**Short task**
Give back, exactly as written, the lines from the beginning of the listing through the one that contains "SEAM_X = 1.2".
** start **
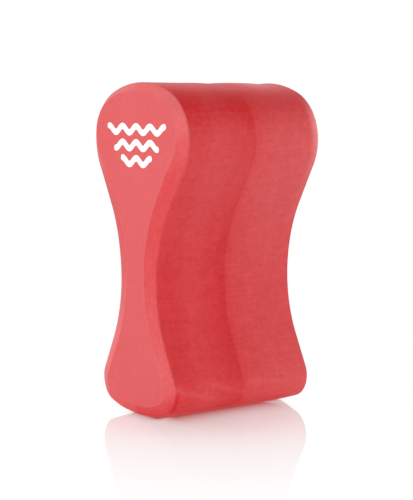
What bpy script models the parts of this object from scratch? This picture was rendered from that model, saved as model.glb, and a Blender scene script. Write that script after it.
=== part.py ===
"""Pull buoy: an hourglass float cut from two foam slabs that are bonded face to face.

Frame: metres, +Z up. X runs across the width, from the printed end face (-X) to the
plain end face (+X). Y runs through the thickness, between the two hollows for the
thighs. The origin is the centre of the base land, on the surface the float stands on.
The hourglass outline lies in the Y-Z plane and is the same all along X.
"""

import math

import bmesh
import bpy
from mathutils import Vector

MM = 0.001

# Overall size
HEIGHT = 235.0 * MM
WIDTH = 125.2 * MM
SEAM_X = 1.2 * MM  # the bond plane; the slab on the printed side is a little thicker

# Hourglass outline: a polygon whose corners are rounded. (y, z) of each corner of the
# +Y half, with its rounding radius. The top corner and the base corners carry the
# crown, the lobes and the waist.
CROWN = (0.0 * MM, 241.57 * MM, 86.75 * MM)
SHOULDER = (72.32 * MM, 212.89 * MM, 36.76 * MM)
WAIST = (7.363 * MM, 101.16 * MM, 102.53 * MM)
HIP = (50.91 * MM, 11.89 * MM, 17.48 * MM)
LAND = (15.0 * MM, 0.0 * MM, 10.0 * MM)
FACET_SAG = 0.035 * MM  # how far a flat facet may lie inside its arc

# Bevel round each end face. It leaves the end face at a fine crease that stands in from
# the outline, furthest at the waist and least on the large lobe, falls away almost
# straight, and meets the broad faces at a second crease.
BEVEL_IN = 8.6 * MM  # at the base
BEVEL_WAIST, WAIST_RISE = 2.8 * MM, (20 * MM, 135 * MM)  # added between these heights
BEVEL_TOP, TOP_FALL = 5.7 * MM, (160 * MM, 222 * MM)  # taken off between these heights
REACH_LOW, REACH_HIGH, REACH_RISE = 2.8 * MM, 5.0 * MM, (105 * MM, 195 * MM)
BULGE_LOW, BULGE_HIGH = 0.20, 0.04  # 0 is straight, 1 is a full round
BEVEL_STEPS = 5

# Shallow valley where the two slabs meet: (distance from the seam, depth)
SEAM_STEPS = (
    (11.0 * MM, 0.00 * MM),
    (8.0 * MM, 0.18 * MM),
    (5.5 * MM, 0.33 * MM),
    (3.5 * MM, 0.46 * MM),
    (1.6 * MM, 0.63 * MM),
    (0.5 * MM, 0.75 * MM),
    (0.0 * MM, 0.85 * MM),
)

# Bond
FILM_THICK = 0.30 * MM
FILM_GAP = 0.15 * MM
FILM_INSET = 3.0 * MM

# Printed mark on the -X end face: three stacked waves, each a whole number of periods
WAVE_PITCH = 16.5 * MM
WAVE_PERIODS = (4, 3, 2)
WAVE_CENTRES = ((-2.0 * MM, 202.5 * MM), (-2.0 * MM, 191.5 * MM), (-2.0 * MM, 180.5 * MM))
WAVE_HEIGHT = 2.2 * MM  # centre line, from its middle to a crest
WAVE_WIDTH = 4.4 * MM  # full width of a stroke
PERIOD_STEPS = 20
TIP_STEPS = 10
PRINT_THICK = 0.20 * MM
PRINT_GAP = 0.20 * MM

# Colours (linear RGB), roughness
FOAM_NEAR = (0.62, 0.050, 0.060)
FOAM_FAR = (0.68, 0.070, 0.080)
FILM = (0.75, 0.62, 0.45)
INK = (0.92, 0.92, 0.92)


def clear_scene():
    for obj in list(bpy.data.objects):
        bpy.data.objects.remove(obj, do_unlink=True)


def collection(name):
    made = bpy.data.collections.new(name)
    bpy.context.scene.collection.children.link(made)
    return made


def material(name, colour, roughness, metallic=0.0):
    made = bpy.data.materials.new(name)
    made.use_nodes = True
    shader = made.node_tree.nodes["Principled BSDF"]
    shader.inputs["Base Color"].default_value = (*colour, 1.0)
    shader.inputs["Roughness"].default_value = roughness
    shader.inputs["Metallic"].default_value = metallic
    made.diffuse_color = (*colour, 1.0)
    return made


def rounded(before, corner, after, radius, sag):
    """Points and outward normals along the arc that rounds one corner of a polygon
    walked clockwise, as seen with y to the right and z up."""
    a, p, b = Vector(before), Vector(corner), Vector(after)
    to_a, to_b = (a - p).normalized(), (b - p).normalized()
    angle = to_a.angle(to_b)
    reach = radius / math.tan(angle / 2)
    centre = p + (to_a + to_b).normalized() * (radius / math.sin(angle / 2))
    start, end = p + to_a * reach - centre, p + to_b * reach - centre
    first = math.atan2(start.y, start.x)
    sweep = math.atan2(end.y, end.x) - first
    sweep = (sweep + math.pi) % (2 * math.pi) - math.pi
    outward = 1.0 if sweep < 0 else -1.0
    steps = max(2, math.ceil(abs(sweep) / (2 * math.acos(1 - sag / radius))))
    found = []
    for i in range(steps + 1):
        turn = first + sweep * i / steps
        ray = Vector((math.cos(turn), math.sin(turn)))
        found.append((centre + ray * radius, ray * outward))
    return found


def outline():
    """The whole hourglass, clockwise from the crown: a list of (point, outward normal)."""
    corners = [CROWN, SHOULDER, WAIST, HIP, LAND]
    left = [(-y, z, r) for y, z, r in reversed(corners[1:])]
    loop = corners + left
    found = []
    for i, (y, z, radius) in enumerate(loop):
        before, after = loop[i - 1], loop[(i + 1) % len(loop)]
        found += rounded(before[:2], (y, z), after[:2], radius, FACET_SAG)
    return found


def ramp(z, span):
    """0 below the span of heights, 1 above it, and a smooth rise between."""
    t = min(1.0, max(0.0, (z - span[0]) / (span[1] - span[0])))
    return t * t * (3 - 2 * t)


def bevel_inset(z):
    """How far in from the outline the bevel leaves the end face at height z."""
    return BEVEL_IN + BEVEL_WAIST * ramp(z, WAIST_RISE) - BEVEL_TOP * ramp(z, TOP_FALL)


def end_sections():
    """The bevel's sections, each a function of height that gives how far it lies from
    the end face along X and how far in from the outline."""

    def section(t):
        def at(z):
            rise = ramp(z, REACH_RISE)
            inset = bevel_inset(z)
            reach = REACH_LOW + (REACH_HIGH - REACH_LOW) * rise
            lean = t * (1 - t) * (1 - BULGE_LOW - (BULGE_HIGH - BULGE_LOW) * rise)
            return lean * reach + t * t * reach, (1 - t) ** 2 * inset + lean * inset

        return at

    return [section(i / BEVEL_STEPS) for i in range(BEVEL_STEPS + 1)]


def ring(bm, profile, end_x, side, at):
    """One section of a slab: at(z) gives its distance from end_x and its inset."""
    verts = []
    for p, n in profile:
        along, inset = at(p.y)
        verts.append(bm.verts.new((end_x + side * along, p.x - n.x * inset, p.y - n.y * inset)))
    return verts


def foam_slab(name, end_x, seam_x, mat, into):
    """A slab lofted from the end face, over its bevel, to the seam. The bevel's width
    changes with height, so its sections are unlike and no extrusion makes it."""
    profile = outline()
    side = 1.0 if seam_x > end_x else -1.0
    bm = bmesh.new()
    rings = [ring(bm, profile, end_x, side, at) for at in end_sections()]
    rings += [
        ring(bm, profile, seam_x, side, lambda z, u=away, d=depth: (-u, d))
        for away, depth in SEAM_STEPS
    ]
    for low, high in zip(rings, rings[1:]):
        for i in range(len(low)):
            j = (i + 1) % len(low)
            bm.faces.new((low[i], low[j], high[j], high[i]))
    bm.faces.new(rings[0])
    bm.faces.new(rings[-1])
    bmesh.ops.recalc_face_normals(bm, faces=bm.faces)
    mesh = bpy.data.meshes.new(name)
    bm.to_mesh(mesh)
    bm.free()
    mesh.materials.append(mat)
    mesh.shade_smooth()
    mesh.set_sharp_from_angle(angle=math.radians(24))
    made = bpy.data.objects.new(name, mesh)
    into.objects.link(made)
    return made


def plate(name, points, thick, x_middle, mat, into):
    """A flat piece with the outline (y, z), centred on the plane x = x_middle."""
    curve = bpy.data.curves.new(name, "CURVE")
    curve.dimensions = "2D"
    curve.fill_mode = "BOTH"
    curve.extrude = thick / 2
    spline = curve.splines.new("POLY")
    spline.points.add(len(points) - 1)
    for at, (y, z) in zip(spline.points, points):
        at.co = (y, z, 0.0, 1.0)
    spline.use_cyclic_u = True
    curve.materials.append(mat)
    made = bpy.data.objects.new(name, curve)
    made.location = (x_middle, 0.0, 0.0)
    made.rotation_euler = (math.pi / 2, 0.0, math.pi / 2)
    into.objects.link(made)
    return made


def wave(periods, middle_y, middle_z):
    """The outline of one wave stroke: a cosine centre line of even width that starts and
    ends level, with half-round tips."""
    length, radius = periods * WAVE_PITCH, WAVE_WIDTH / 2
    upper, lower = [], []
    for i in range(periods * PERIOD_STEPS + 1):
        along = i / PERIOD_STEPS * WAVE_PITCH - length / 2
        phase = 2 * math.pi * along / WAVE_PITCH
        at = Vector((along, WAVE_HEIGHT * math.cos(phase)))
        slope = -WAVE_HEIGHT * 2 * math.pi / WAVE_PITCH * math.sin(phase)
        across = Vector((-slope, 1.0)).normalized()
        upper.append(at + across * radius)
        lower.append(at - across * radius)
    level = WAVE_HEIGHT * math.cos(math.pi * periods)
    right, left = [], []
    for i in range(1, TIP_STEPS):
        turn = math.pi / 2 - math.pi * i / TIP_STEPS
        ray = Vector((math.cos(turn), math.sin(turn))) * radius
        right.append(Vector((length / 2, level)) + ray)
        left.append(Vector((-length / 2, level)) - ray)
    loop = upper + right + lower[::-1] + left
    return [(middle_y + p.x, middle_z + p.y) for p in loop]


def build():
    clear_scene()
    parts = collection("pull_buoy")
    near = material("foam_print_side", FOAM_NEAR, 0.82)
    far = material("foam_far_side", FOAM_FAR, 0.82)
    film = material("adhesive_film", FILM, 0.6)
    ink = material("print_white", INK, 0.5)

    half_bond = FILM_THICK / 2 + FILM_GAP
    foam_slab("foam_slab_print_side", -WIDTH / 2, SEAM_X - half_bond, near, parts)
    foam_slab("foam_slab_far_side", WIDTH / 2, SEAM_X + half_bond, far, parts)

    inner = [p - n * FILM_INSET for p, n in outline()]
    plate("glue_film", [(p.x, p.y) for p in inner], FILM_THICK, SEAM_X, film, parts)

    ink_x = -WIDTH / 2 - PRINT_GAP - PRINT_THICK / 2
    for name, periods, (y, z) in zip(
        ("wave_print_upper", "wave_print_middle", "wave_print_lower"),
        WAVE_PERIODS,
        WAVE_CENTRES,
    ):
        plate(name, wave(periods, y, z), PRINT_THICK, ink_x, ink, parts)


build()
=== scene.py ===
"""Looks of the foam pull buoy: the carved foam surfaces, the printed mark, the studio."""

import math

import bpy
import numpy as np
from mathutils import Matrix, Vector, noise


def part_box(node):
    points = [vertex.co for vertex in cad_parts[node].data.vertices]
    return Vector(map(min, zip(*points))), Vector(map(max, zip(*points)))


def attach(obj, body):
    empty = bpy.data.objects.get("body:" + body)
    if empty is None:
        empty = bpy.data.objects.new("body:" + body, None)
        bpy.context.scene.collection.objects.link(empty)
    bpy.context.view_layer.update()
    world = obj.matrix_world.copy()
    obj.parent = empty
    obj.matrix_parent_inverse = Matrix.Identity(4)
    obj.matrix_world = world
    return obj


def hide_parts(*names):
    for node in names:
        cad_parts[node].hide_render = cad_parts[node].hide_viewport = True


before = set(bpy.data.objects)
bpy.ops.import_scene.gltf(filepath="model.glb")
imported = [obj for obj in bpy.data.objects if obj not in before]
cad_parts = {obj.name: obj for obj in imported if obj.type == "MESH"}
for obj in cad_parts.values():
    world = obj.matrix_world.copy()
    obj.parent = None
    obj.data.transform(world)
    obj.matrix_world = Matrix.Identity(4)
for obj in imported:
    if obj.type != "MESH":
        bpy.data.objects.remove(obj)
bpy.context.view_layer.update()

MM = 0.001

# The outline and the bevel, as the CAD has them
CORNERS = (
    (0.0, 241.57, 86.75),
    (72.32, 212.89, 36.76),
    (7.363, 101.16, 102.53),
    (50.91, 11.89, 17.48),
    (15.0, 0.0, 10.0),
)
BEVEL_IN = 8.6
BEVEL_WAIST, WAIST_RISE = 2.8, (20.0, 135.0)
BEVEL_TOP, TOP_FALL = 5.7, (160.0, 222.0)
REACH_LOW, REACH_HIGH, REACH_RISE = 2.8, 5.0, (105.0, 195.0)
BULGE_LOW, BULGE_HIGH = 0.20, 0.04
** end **
**Result**
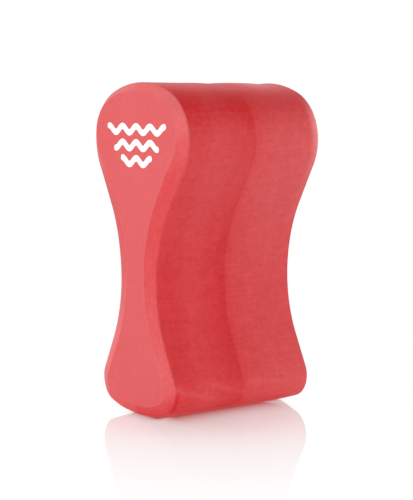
What bpy script models the parts of this object from scratch? This picture was rendered from that model, saved as model.glb, and a Blender scene script. Write that script after it.
=== part.py ===
"""Pull buoy: an hourglass float cut from two foam slabs that are bonded face to face.

Frame: metres, +Z up. X runs across the width, from the printed end face (-X) to the
plain end face (+X). Y runs through the thickness, between the two hollows for the
thighs. The origin is the centre of the base land, on the surface the float stands on.
The hourglass outline lies in the Y-Z plane and is the same all along X.
"""

import math

import bmesh
import bpy
from mathutils import Vector

MM = 0.001

# Overall size
HEIGHT = 235.0 * MM
WIDTH = 125.2 * MM
SEAM_X = 1.2 * MM  # the bond plane; the slab on the printed side is a little thicker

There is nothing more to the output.